The marketing for this project is as neutral and far-reaching as possible to draw in new audiences and take stories, theatre and performance to a variety of people who might not even consider this special experience to be any of those things. Why is this important to you?
Molly Naylor: I was in an art gallery the other day and the people working there made me feel like an utter plank. They were rude and surly and I left feeling massively judged, uncomfortable and annoyed. And that's me, who comes from a lower-middle class background and have been encouraged to engage with art all my life via my family and surroundings. And I imagined someone who had never engaged with art before stumbling in after work one day stumbled just to see what was happening. Would they feel like I did? It might make them sad. It might make them angry. They may have had preconceived ideas about the arts that are now reinforced. They might just shrug and think, well, it's all rubbish anyway. Or maybe they wouldn't care, I dunno, but I suspect they'd feel like they didn't belong. Like it wasn't for them. We wanted to make a project that was the opposite of that. We hate the idea of making you feel that way, whoever you are. So this is ENTIRELY for you, on your terms, in your location, when it suits you.
Byron Vincent: It was really important to me that this is a free service. We come to you, there’s no exclusivity. Regardless of your personal history or social background, this is the city giving you a little gift should you want it. No pretentions, no elitism, just something nice and uniquely personal. We’ll even make you a lovely cup of tea if you want one. You can’t say fairer than that.

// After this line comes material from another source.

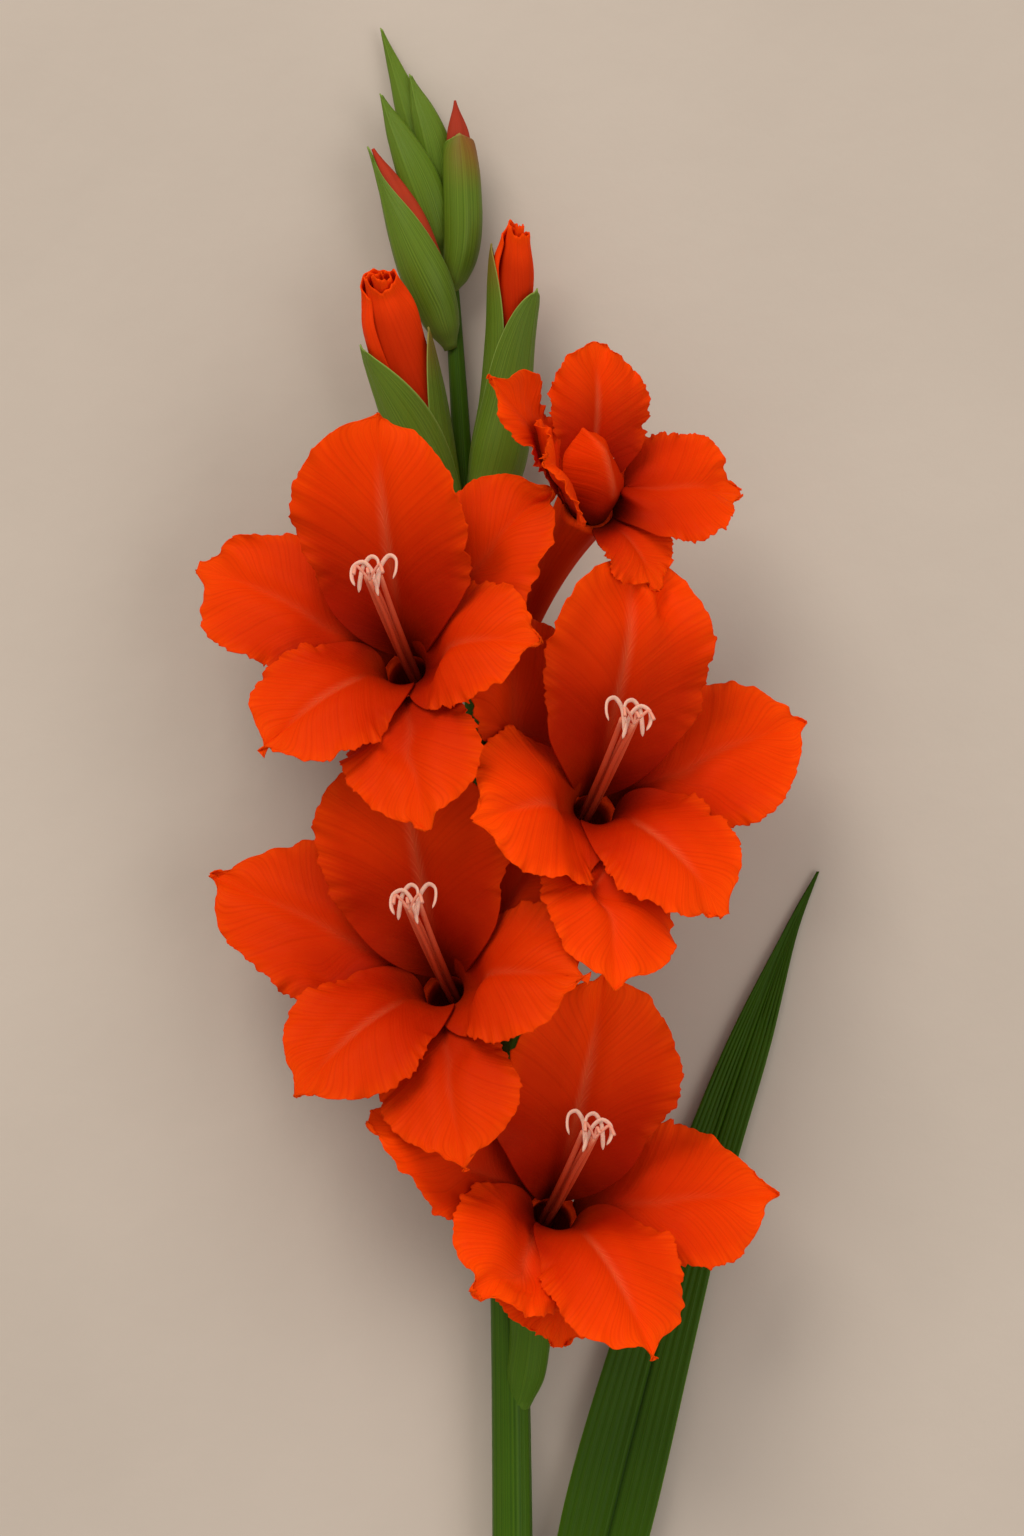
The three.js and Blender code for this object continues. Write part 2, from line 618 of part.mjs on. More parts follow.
// ---- tip of the spike ---------------------------------------------------------------------
// Closed buds still hidden in their bracts, each one lying against the one above it.
const TIP_DEPTH = 0.7; // depth of a tip bud over its width
const TIP_BUDS = [
  { route: [[-19, 636, 7], [-25.5, 657, 12], [-37.4, 684, 9]], radii: [1.8, 5.0, 5.6, 3.6, 0.5] },
  { route: [[-19.5, 648, 6], [-22, 668, 8.5], [-29, 690, 6.5]], radii: [1.8, 4.6, 5.0, 3.4, 0.5] },
  { route: [[-21.5, 657, 5.2], [-30, 683, 3.8], [-37.5, 704, 2.5]], radii: [1.6, 4.6, 4.2, 2.2, 0.4] },
];
TIP_BUDS.forEach(({ route, radii }, index) => {
  const steps = radii.length - 1;
  const radius = (t) => radii[Math.round(t * steps)];
  const curve = curveThrough(route);
  const bud = (grow) =>
    sweep(curve, steps, BUD_SIDES, (t) => radius(t) + grow, (t) => TIP_DEPTH * radius(t) + grow);
  place(`tip_bud_${index + 1}`, bud(0), bud(GAP), BRACT);
});

// ---- leaf ---------------------------------------------------------------------------------
// A sword-shaped blade growing out of a sheath that is folded round the stem. The sheath's ends are
// distances from the cut end.
const SHEATH_FROM = 45;
const SHEATH_TO = 238;
const SHEATH_SPREAD = 160;
const LEAF_ROWS = 12;
// Left edge, middle and right edge of the blade, with their distance from the cut end and height.
const LEAF_SECTIONS = [
  [6.9, 8.4, 9.5, 70, 7.8],
  [7, 10, 14, 130, 7.6],
  [7.2, 13, 21, 190, 7.2],
  [8.5, 19, 31, 236, 6.6],
  [14.5, 28, 41.5, 275, 5.6],
  [29, 41, 53, 325, 4.2],
  [45.5, 54.5, 63.5, 370, 3],
  [62, 68, 75, 410, 1.8],
  [79, 80.5, 83, 443, 1],
  [88.4, 88.8, 89.2, 460, 0.7],
];

function leafBlade() {
  const edges = [0, 1, 2].map((k) => curveThrough(LEAF_SECTIONS.map((s) => vec(s[k], s[3], s[4]))));
  const grid = Array.from({ length: LEAF_ROWS + 1 }, (_, i) => {
    const [left, middle, right] = edges.map((edge) => edge.getPoint(i / LEAF_ROWS));
    return [left, left.clone().lerp(middle, 0.5), middle, middle.clone().lerp(right, 0.5), right];
  });
  return thicken(grid, LEAF_THICKNESS);
}

function leafSheath() {
  const shape = {
    from: SHEATH_FROM / stemCurve.getLength(),
    to: SHEATH_TO / stemCurve.getLength(),
    facing: 0,
    spread: SHEATH_SPREAD,
  };
  return wrap(stemCurve, (t) => stemRadius(t) + 3 * GAP + SHEATH_WALL / 2, shape, SHEATH_WALL);
}

const leaf = joined([leafSheath(), leafBlade()]);
place("leaf", leaf, leaf, LEAF);

// ---- placement: the middle of the underside is the origin ------------------------------------
const box = new THREE.Box3().setFromObject(plant);
plant.position.set(-(box.min.x + box.max.x) / 2, -(box.min.y + box.max.y) / 2, -box.min.z);

export default plant;
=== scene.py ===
"""A cut gladiolus spike lying on its back on a pale floor, seen from straight above.

Lengths are in millimetres from the cut end of the stem, +Y towards the tip and +Z up. place()
turns them into the frame's metres. The layout of the plant is the CAD model's.
"""
import math

import bpy
import numpy as np
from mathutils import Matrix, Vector


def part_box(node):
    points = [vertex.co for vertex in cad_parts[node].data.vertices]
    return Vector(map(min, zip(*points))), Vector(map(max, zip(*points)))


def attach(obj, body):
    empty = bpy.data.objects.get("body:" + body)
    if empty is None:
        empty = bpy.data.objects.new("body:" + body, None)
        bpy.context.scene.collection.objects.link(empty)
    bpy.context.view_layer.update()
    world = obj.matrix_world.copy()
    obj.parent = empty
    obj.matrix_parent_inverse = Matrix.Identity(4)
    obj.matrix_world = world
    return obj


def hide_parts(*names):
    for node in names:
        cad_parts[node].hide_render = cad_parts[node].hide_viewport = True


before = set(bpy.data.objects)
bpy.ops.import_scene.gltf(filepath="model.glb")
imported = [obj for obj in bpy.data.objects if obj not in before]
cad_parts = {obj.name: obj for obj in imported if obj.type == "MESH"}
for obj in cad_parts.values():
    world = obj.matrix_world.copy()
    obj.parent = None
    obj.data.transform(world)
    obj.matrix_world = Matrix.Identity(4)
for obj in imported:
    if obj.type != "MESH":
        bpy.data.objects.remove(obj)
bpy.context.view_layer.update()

MM = 0.001
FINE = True

# ---- sizes of the plant, as in the CAD model ----------------------------------------------
STEM_RADIUS = 6.4
STEM_TIP_RADIUS = 1.6
STEM_HEIGHT = 7.8  # centre of the stem above the floor at the cut end
TUBE_FOOT_RADIUS = 3.0
TUBE_MOUTH_RADIUS = 6.2
WHORL_STEP = 1.4
MOUTH = -8.0

STEM_ROUTE = [
    (0, 0, STEM_HEIGHT), (0, 140, STEM_HEIGHT), (0, 280, 9), (-1.5, 360, 11), (-6, 450, 12),
    (-12, 540, 12), (-15.5, 600, 9), (-19, 645, 6), (-22, 660, 5),
]

# The stem's cut end is at y = 0 and is its widest and lowest part, which fixes the plant in the frame.
stem_low, stem_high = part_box("stem")
SHIFT = np.array([
    stem_high.x / MM - STEM_RADIUS,
    stem_low.y / MM,
    stem_low.z / MM - (STEM_HEIGHT - STEM_RADIUS),
])


# ---- numbers ------------------------------------------------------------------------------
def vec(*numbers):
    return np.array(numbers, float)


def unit(v):
    return v / np.maximum(np.linalg.norm(v, axis=-1, keepdims=True), 1e-12)


def smooth(a, b, x):
    s = np.clip((np.asarray(x, float) - a) / (b - a), 0, 1)
    return s * s * (3 - 2 * s)


def mix(a, b, t):
    return a + (b - a) * t


def place(points):
    return (np.asarray(points, float) + SHIFT) * MM


def waves(angle, counts, sizes, seed):
    """A sum of ripples round a turn, each with its own count and size."""
    draw = np.random.default_rng(seed)
    return sum(size * np.sin(count * angle + draw.uniform(0, 6.28)) for count, size in zip(counts, sizes))


def resampler(count, wanted):
    """Matrix that turns count samples into wanted ones along a smooth curve through them."""
    at = np.linspace(0, count - 1, wanted)
    low = np.minimum(at.astype(int), count - 2)
    t = at - low
    weights = (
        -0.5 * t + t**2 - 0.5 * t**3,
        1 - 2.5 * t**2 + 1.5 * t**3,
        0.5 * t + 2 * t**2 - 1.5 * t**3,
        -0.5 * t**2 + 0.5 * t**3,
    )
    matrix = np.zeros((wanted, count))
    for k, weight in enumerate(weights):
        np.add.at(matrix, (np.arange(wanted), np.clip(low + k - 1, 0, count - 1)), weight)
    return matrix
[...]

The main inspiration behind this piece is your love of being read to. What bedtime story did you want to hear over and over again as a child? Or did you demand a new one every night? Or did you make them up yourself?
Byron Vincent: Oh dear, get ready to mop the tears from your imaginary violins. I wasn’t read a bedtime story until I was in my twenties. It was Rudyard Kipling’s Just So stories, and I loved it so much I demand to be read to whenever I get the opportunity. I was in Morocco a couple of years ago, and the person I was with had been reading me some Simon Armitage. Then I got really bad food poisoning and apparently in my fevered delirium kept shouting “When is Simon Armitage coming”. He never showed up, I’ve never forgiven him.
Molly Naylor: My dad read me The Chronicles of Narnia. All of them. I've no idea how he found the time, but he did, and it was amazing, and it's basically shaped my whole life and personality. My mum would read me Where the Wild Things Are (Maurice Sendak is one of my all time Guys), which for some reason makes me sad when I read it these days. It's the pictures I think, Max's little face. He's so lonely and serious. I think being obsessed with stories as a child is often a sign of loneliness. This makes me think that loneliness isn't necessarily a bad thing. If you were a lonely kid the chances are you learned how to deal with it; you got lost in stories and fantasies and as such have the capacity for abstract thought as an adult. And maybe if you were that kid, you developed the ability to cope with solitude and moments of stillness - which is important. Vital, I reckon. Having spent so many hours on my own as a child, making up stories and acting out all the parts myself (or with my Sylvanian Families), I am officially Never Bored these days. And I am brilliant at lying, doing stupid voices, and building tiny costumes for Sylvanian badgers.
How do you see this project developing?
Molly Naylor: We're going to do the same project on a slightly bigger scale in Norwich, in the Autumn. We also want to do it in Glasgow, and potentially in tons of other towns too. It's unsustainable, obviously (as we don't charge people for the stories), but the whole point is to take a bit of theatre/art/storytelling to an audience who might not have otherwise engaged with it, and thus change their mind about art. And through this, blow minds, change society, make everyone love each other, stop all wars. That sort of thing. The usual.